## begin EXCERPTED RECORDS

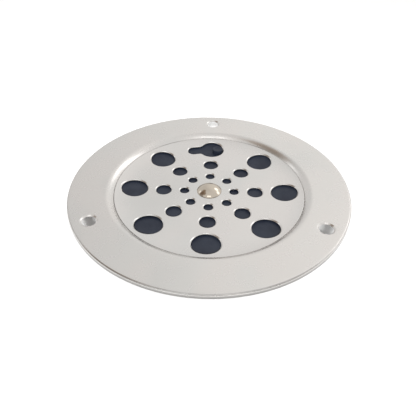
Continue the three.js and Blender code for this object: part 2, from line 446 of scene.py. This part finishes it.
def skin_faces(builder, z_of, inner, outer, holes, which, spacing, drop):
    """One skin of a sheet between two circles, triangulated round its holes.

    inner and outer are (radius, segments). which is the place in each hole's wall where this skin meets it.
    Returns the inner ring, the outer ring and the holes' rings.
    """
    points, ids, edges = [], [], []

    def add_loop(loop):
        start = len(points)
        for x, y in loop:
            points.append(Vector((x, y)))
            ids.append(builder.add(x, y, z_of(math.hypot(x, y)) - drop))
        count = len(loop)
        for i in range(count):
            edges.append((start + i, start + (i + 1) % count))
        return ids[start:]

    outer_ring = add_loop([p for p, _ in circle_loop(0, 0, *outer)])
    inner_ring = add_loop([p for p, _ in circle_loop(0, 0, *inner)])
    hole_rings = []
    for hole in holes:
        hole_rings.append(add_loop(hole.points(hole.wall[which][0])))

    margin = spacing * MARGIN_SHARE
    rows = int(outer[0] / (spacing * ROW_SHARE)) + 1
    for row in range(-rows, rows + 1):
        y = row * spacing * ROW_SHARE
        for column in range(-rows - 2, rows + 3):
            x = (column + 0.5 * (row % 2)) * spacing
            radius = math.hypot(x, y)
            if not inner[0] + margin < radius < outer[0] - margin:
                continue
            if any(hole.covers(x, y, hole.wall[which][0] + margin) for hole in holes):
                continue
            points.append(Vector((x, y)))
            ids.append(builder.add(x, y, z_of(radius) - drop))

    found = geometry.delaunay_2d_cdt(points, edges, [], ALL_TRIANGLES, JOIN_DISTANCE)
    verts, _, faces, origins, _, _ = found
    for face in faces:
        x = sum(verts[i].x for i in face) / len(face)
        y = sum(verts[i].y for i in face) / len(face)
        if math.hypot(x, y) < inner[0]:
            continue
        if any(hole.covers(x, y, hole.wall[which][0]) for hole in holes):
            continue
        builder.faces.append(tuple(ids[origins[i][0]] for i in face))
    return inner_ring, outer_ring, hole_rings


def worked_sheet(builder, z_of, thickness, inner, outer, holes, spacing):
    """A sheet with holes between two circles.

    inner and outer are (radius, segments, path), where path is the (r, z) outline that joins the upper
    skin's edge to the lower skin's edge.
    """
    top = skin_faces(builder, z_of, inner[:2], outer[:2], holes, 0, spacing, 0.0)
    bottom = skin_faces(builder, z_of, inner[:2], outer[:2], holes, -1, spacing, thickness)
    for side, (_, count, path) in enumerate((inner, outer)):
        rings = [top[side]]
        rings += [builder.ring(r, z, count) for r, z in path]
        rings.append(bottom[side])
        builder.bridge_all(rings)
    for hole, first, last in zip(holes, top[2], bottom[2]):
        rings = [first]
        for offset, depth in hole.wall[1:-1]:
            loop = hole.points(offset)
            rings.append([builder.add(x, y, z_of(math.hypot(x, y)) - depth) for x, y in loop])
        rings.append(last)
        builder.bridge_all(rings)


# ---------- frame ring ----------


def make_frame_ring():
    inner_radius, outer_radius = 58.6, 72.9
    inner_stops = (inner_radius, 57.8, 57.0)
    outer_stops = (outer_radius, 73.4)
    lip_stops = (0.9, 0.4, 0.0)
    collar_stops = (6.0, 3.0, 0.6, COLLAR_BOTTOM)
    shoulder_steps = 14
    wall_support = 0.3

    # Outwards: over the lip's corner and down its side
    outer_skin = [(radius, flange_z(radius)) for radius in outer_stops]
    outer_skin += arc(FRAME_RADIUS - LIP_CORNER, FRAME_TOP - LIP_CORNER, LIP_CORNER, 90, 0, 8)
    outer_skin += [(FRAME_RADIUS, LIP_BOTTOM + above) for above in lip_stops]

    # Inwards: down the shoulder and the recess wall, over the ledge and down the collar
    inner_skin = [(radius, flange_z(radius)) for radius in inner_stops]
    for i in range(shoulder_steps + 1):
        share = i / shoulder_steps
        inner_skin.append((
            FLANGE_INNER_RADIUS - (FLANGE_INNER_RADIUS - WALL_RADIUS) * share,
            FLANGE_INNER_Z - (FLANGE_INNER_Z - SHOULDER_BOTTOM_Z) * share ** SHOULDER_POWER,
        ))
    inner_skin.append((WALL_RADIUS, SHOULDER_BOTTOM_Z - wall_support))
    inner_skin += arc(WALL_RADIUS - LEDGE_FILLET, LEDGE_Z + LEDGE_FILLET, LEDGE_FILLET, 0, -90, 4)
    inner_skin += arc(COLLAR_RADIUS + LEDGE_CORNER, LEDGE_Z - LEDGE_CORNER, LEDGE_CORNER, 90, 180, 6)
    inner_skin += [(COLLAR_RADIUS, z) for z in collar_stops]

    holes = []
    for i in range(SCREWS):
        a = KEYHOLE_RAY + TURN * i / SCREWS
        x, y = SCREW_PITCH_RADIUS * math.cos(a), SCREW_PITCH_RADIUS * math.sin(a)
        holes.append(Hole(circle_loop(x, y, SCREW_HOLE_RADIUS, SCREW_SEGMENTS), countersunk_wall()))
    builder = Builder()
    worked_sheet(
        builder, flange_z, SHEET,
        (inner_radius, WIDE_SEGMENTS, hem(inner_skin, SHEET)),
        (outer_radius, WIDE_SEGMENTS, hem(outer_skin, -SHEET)),
        holes, FRAME_SPACING,
    )
    return builder.finish("frame_ring_sheet", "frame", ["frame_ring"])


# ---------- grate plate ----------


def make_grate_plate():
    outer_radius = 49.7
    edge_steps = 8
    edge_bend = 0.06
    edge_inset = 0.02
    pivot_edge = 0.2

    edge = high("grate_plate", 0) - edge_inset
    top, bottom = plate_z(PLATE_RADIUS), plate_z(PLATE_RADIUS) - SHEET
    upper, lower = [], []
    for i in range(1, edge_steps):
        radius = outer_radius + (PLATE_RADIUS - outer_radius) * i / edge_steps
        upper.append((radius, plate_z(radius)))
        lower.append((radius, plate_z(radius) - SHEET))
    corners = [(PLATE_RADIUS, top), (edge, top), (edge, bottom), (PLATE_RADIUS, bottom)]
    cut = rounded(corners, edge_bend, closed=False)

    pivot_top = plate_z(PIVOT_HOLE)
    pivot = [(PIVOT_HOLE, pivot_top - pivot_edge), (PIVOT_HOLE, pivot_top - SHEET + pivot_edge)]

    wall = plain_wall(SHEET, HOLE_RIM_WIDTH, HOLE_RIM_DEPTH)
    holes = ray_holes(KEYHOLE_RAY, wall)
    holes.append(Hole(keyhole_loop(), wall))
    builder = Builder()
    worked_sheet(
        builder, plate_z, SHEET,
        (PIVOT_HOLE + pivot_edge, PIVOT_SEGMENTS, pivot),
        (outer_radius, WIDE_SEGMENTS, upper + cut + lower[::-1]),
        holes, PLATE_SPACING,
    )
    return builder.finish("grate_plate_sheet", "grate", ["grate_plate"])


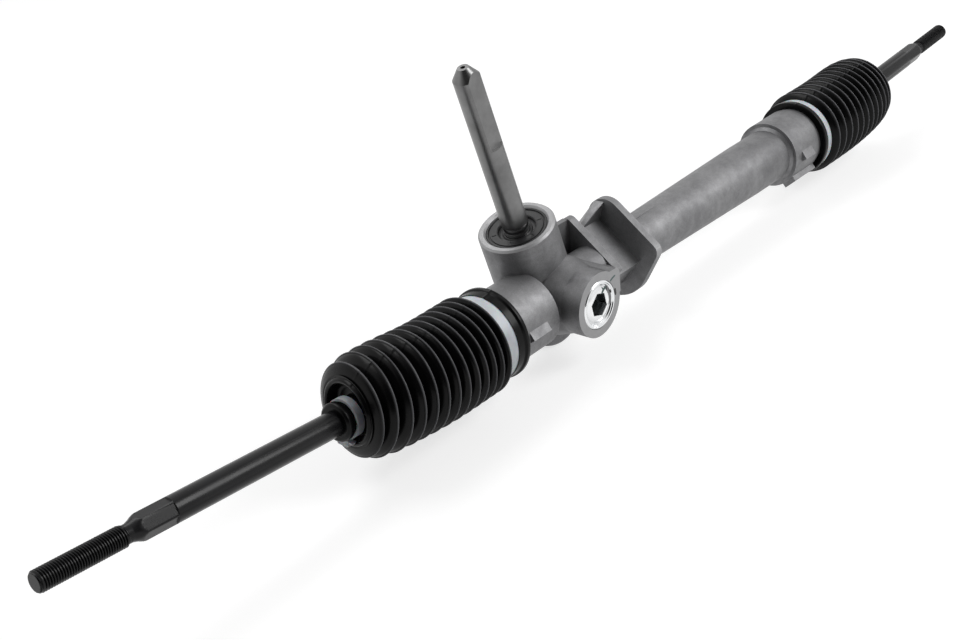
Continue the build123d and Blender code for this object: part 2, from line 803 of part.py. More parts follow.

## end EXCERPTED RECORDS

STATED EXERCISE = Set down all of the data above, word for word.

OUTPUT FOR THIS EXERCISE =
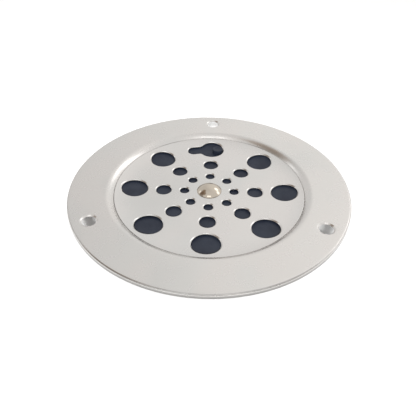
Continue the three.js and Blender code for this object: part 2, from line 446 of scene.py. This part finishes it.
def skin_faces(builder, z_of, inner, outer, holes, which, spacing, drop):
    """One skin of a sheet between two circles, triangulated round its holes.

    inner and outer are (radius, segments). which is the place in each hole's wall where this skin meets it.
    Returns the inner ring, the outer ring and the holes' rings.
    """
    points, ids, edges = [], [], []

    def add_loop(loop):
        start = len(points)
        for x, y in loop:
            points.append(Vector((x, y)))
            ids.append(builder.add(x, y, z_of(math.hypot(x, y)) - drop))
        count = len(loop)
        for i in range(count):
            edges.append((start + i, start + (i + 1) % count))
        return ids[start:]

    outer_ring = add_loop([p for p, _ in circle_loop(0, 0, *outer)])
    inner_ring = add_loop([p for p, _ in circle_loop(0, 0, *inner)])
    hole_rings = []
    for hole in holes:
        hole_rings.append(add_loop(hole.points(hole.wall[which][0])))

    margin = spacing * MARGIN_SHARE
    rows = int(outer[0] / (spacing * ROW_SHARE)) + 1
    for row in range(-rows, rows + 1):
        y = row * spacing * ROW_SHARE
        for column in range(-rows - 2, rows + 3):
            x = (column + 0.5 * (row % 2)) * spacing
            radius = math.hypot(x, y)
            if not inner[0] + margin < radius < outer[0] - margin:
                continue
            if any(hole.covers(x, y, hole.wall[which][0] + margin) for hole in holes):
                continue
            points.append(Vector((x, y)))
            ids.append(builder.add(x, y, z_of(radius) - drop))

    found = geometry.delaunay_2d_cdt(points, edges, [], ALL_TRIANGLES, JOIN_DISTANCE)
    verts, _, faces, origins, _, _ = found
    for face in faces:
        x = sum(verts[i].x for i in face) / len(face)
        y = sum(verts[i].y for i in face) / len(face)
        if math.hypot(x, y) < inner[0]:
            continue
        if any(hole.covers(x, y, hole.wall[which][0]) for hole in holes):
            continue
        builder.faces.append(tuple(ids[origins[i][0]] for i in face))
    return inner_ring, outer_ring, hole_rings


def worked_sheet(builder, z_of, thickness, inner, outer, holes, spacing):
    """A sheet with holes between two circles.

    inner and outer are (radius, segments, path), where path is the (r, z) outline that joins the upper
    skin's edge to the lower skin's edge.
    """
    top = skin_faces(builder, z_of, inner[:2], outer[:2], holes, 0, spacing, 0.0)
    bottom = skin_faces(builder, z_of, inner[:2], outer[:2], holes, -1, spacing, thickness)
    for side, (_, count, path) in enumerate((inner, outer)):
        rings = [top[side]]
        rings += [builder.ring(r, z, count) for r, z in path]
        rings.append(bottom[side])
        builder.bridge_all(rings)
    for hole, first, last in zip(holes, top[2], bottom[2]):
        rings = [first]
        for offset, depth in hole.wall[1:-1]:
            loop = hole.points(offset)
            rings.append([builder.add(x, y, z_of(math.hypot(x, y)) - depth) for x, y in loop])
        rings.append(last)
        builder.bridge_all(rings)


# ---------- frame ring ----------


def make_frame_ring():
    inner_radius, outer_radius = 58.6, 72.9
    inner_stops = (inner_radius, 57.8, 57.0)
    outer_stops = (outer_radius, 73.4)
    lip_stops = (0.9, 0.4, 0.0)
    collar_stops = (6.0, 3.0, 0.6, COLLAR_BOTTOM)
    shoulder_steps = 14
    wall_support = 0.3

    # Outwards: over the lip's corner and down its side
    outer_skin = [(radius, flange_z(radius)) for radius in outer_stops]
    outer_skin += arc(FRAME_RADIUS - LIP_CORNER, FRAME_TOP - LIP_CORNER, LIP_CORNER, 90, 0, 8)
    outer_skin += [(FRAME_RADIUS, LIP_BOTTOM + above) for above in lip_stops]

    # Inwards: down the shoulder and the recess wall, over the ledge and down the collar
    inner_skin = [(radius, flange_z(radius)) for radius in inner_stops]
    for i in range(shoulder_steps + 1):
        share = i / shoulder_steps
        inner_skin.append((
            FLANGE_INNER_RADIUS - (FLANGE_INNER_RADIUS - WALL_RADIUS) * share,
            FLANGE_INNER_Z - (FLANGE_INNER_Z - SHOULDER_BOTTOM_Z) * share ** SHOULDER_POWER,
        ))
    inner_skin.append((WALL_RADIUS, SHOULDER_BOTTOM_Z - wall_support))
    inner_skin += arc(WALL_RADIUS - LEDGE_FILLET, LEDGE_Z + LEDGE_FILLET, LEDGE_FILLET, 0, -90, 4)
    inner_skin += arc(COLLAR_RADIUS + LEDGE_CORNER, LEDGE_Z - LEDGE_CORNER, LEDGE_CORNER, 90, 180, 6)
    inner_skin += [(COLLAR_RADIUS, z) for z in collar_stops]

    holes = []
    for i in range(SCREWS):
        a = KEYHOLE_RAY + TURN * i / SCREWS
        x, y = SCREW_PITCH_RADIUS * math.cos(a), SCREW_PITCH_RADIUS * math.sin(a)
        holes.append(Hole(circle_loop(x, y, SCREW_HOLE_RADIUS, SCREW_SEGMENTS), countersunk_wall()))
    builder = Builder()
    worked_sheet(
        builder, flange_z, SHEET,
        (inner_radius, WIDE_SEGMENTS, hem(inner_skin, SHEET)),
        (outer_radius, WIDE_SEGMENTS, hem(outer_skin, -SHEET)),
        holes, FRAME_SPACING,
    )
    return builder.finish("frame_ring_sheet", "frame", ["frame_ring"])


# ---------- grate plate ----------


def make_grate_plate():
    outer_radius = 49.7
    edge_steps = 8
    edge_bend = 0.06
    edge_inset = 0.02
    pivot_edge = 0.2

    edge = high("grate_plate", 0) - edge_inset
    top, bottom = plate_z(PLATE_RADIUS), plate_z(PLATE_RADIUS) - SHEET
    upper, lower = [], []
    for i in range(1, edge_steps):
        radius = outer_radius + (PLATE_RADIUS - outer_radius) * i / edge_steps
        upper.append((radius, plate_z(radius)))
        lower.append((radius, plate_z(radius) - SHEET))
    corners = [(PLATE_RADIUS, top), (edge, top), (edge, bottom), (PLATE_RADIUS, bottom)]
    cut = rounded(corners, edge_bend, closed=False)

    pivot_top = plate_z(PIVOT_HOLE)
    pivot = [(PIVOT_HOLE, pivot_top - pivot_edge), (PIVOT_HOLE, pivot_top - SHEET + pivot_edge)]

    wall = plain_wall(SHEET, HOLE_RIM_WIDTH, HOLE_RIM_DEPTH)
    holes = ray_holes(KEYHOLE_RAY, wall)
    holes.append(Hole(keyhole_loop(), wall))
    builder = Builder()
    worked_sheet(
        builder, plate_z, SHEET,
        (PIVOT_HOLE + pivot_edge, PIVOT_SEGMENTS, pivot),
        (outer_radius, WIDE_SEGMENTS, upper + cut + lower[::-1]),
        holes, PLATE_SPACING,
    )
    return builder.finish("grate_plate_sheet", "grate", ["grate_plate"])


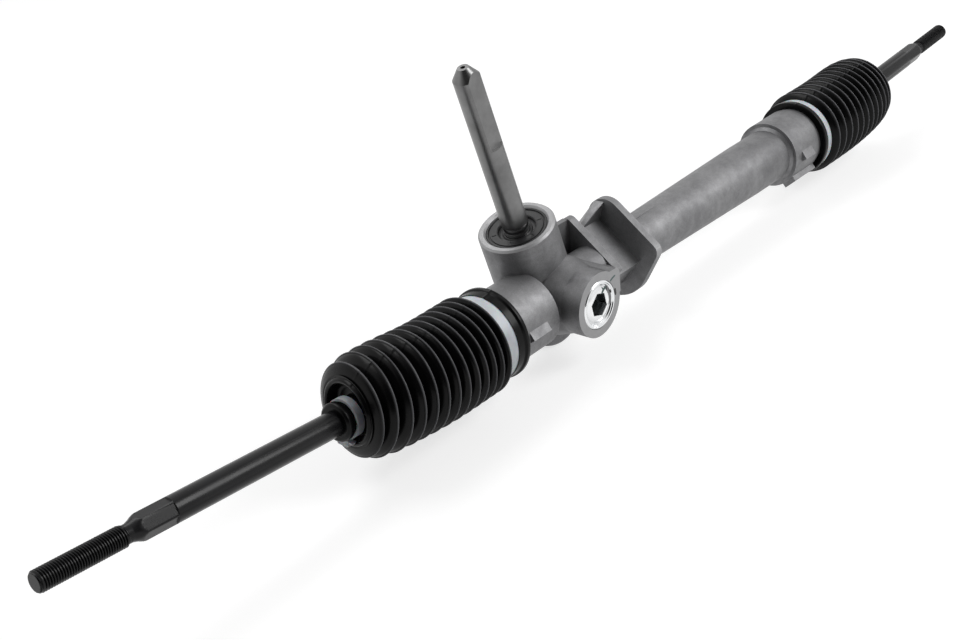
Continue the build123d and Blender code for this object: part 2, from line 803 of part.py. More parts follow.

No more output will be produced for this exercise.